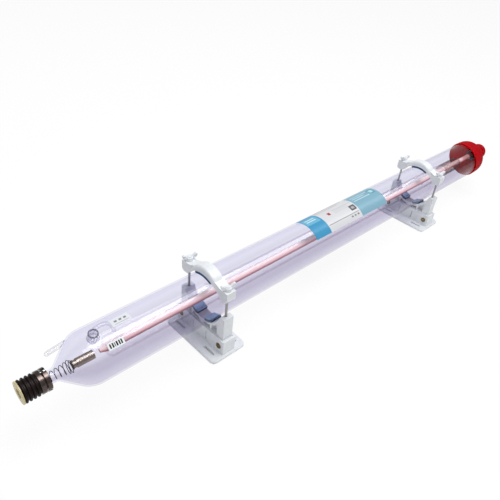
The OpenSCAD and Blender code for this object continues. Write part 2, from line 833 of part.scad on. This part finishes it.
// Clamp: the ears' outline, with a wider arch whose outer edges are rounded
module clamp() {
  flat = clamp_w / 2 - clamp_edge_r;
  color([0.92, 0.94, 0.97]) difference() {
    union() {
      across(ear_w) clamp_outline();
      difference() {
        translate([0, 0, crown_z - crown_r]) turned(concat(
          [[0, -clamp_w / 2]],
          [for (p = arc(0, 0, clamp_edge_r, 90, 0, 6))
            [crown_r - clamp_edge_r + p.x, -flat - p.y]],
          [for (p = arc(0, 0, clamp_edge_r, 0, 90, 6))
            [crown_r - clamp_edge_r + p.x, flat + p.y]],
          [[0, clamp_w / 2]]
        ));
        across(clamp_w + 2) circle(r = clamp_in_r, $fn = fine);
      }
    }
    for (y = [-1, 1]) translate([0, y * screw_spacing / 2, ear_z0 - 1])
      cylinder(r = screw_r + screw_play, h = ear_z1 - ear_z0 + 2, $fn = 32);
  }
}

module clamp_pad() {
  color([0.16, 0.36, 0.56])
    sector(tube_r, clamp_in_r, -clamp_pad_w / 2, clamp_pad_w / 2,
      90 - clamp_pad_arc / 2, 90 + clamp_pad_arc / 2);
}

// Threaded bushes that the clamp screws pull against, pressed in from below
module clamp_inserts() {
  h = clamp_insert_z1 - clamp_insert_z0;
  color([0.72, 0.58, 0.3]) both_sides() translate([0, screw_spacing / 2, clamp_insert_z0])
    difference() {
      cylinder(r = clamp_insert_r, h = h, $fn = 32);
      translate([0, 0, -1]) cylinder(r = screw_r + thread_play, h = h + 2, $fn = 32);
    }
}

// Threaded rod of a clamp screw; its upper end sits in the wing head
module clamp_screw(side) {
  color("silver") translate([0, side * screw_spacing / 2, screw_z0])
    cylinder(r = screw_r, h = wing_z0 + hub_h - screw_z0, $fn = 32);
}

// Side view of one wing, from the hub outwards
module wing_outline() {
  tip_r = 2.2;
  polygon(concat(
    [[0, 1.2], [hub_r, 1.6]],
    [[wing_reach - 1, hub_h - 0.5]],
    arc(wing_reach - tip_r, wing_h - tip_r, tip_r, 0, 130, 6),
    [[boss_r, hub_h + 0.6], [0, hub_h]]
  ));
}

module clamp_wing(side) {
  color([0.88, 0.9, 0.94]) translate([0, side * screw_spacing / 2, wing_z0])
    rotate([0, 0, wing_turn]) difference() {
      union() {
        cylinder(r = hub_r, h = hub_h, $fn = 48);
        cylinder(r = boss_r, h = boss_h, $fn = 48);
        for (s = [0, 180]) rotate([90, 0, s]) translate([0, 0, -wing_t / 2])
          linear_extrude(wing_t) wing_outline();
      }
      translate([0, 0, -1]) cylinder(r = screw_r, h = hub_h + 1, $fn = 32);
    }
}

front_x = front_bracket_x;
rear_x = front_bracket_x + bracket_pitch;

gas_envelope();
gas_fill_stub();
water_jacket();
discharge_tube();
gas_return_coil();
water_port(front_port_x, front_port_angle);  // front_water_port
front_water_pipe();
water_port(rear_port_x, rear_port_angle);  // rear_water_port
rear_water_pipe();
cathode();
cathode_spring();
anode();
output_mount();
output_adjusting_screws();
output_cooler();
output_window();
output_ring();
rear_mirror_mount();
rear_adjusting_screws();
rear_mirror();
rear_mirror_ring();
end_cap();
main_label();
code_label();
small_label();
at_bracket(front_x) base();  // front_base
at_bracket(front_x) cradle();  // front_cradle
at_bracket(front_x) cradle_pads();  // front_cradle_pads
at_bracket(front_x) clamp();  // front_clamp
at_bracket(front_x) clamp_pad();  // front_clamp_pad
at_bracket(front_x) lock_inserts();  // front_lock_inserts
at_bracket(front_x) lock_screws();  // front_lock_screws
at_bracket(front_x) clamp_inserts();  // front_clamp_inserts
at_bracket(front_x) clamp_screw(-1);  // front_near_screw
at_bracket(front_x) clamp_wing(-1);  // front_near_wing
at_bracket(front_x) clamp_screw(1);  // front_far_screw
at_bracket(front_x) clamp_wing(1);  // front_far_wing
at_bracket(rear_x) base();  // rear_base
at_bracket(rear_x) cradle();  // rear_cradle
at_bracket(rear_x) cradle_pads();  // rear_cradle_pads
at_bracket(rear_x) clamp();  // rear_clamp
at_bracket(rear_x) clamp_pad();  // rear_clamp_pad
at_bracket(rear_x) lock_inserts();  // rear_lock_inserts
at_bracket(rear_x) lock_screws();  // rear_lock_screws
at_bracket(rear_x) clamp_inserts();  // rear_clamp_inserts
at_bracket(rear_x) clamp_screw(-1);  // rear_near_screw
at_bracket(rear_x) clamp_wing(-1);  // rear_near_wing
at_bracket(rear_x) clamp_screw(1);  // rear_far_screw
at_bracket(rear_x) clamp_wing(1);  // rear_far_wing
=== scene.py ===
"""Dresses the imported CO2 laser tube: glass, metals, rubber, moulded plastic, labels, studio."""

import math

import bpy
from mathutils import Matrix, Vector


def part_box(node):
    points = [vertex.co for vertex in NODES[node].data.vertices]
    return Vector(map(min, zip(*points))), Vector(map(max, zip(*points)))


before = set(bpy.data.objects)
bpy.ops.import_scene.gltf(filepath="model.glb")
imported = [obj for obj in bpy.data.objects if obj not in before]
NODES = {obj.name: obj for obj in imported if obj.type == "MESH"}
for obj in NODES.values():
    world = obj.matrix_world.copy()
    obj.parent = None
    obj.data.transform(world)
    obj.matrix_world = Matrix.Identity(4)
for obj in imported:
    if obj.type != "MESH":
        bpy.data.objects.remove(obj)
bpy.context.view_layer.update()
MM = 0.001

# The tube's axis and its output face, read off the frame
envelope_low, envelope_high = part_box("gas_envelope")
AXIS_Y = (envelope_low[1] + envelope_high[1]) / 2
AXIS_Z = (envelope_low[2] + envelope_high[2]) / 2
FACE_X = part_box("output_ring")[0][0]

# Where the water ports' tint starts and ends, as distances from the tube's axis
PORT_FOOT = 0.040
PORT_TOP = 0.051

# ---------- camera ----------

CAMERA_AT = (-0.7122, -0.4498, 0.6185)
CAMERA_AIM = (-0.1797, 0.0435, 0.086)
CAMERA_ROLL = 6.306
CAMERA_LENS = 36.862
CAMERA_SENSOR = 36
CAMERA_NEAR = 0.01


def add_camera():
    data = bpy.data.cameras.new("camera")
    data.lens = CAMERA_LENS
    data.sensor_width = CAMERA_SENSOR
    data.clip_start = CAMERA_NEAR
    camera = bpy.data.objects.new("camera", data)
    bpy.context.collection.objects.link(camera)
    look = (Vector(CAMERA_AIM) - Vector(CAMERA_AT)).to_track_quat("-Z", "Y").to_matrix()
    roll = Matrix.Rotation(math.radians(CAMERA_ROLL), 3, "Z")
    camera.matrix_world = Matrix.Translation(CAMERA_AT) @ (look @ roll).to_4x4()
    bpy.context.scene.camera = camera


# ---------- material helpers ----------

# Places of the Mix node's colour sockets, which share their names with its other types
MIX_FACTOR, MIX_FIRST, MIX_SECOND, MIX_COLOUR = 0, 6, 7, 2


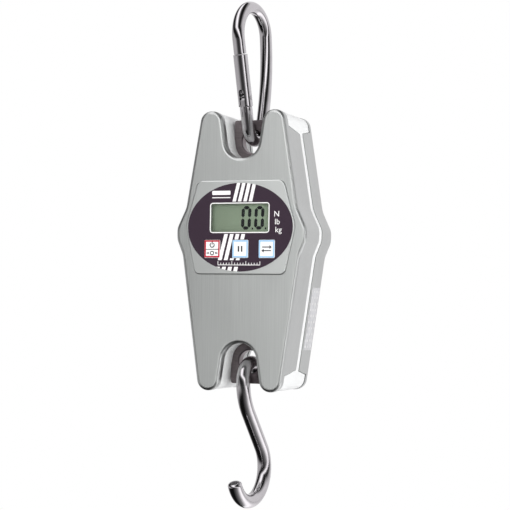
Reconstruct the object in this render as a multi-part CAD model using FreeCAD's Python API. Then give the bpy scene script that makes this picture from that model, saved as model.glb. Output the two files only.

**STATED TASK:**
Out of the material above, gather each line where "objects" appears.

**FULL SOLUTION:**
before = set(bpy.data.objects)
imported = [obj for obj in bpy.data.objects if obj not in before]
        bpy.data.objects.remove(obj)
    camera = bpy.data.objects.new("camera", data)
    bpy.context.collection.objects.link(camera)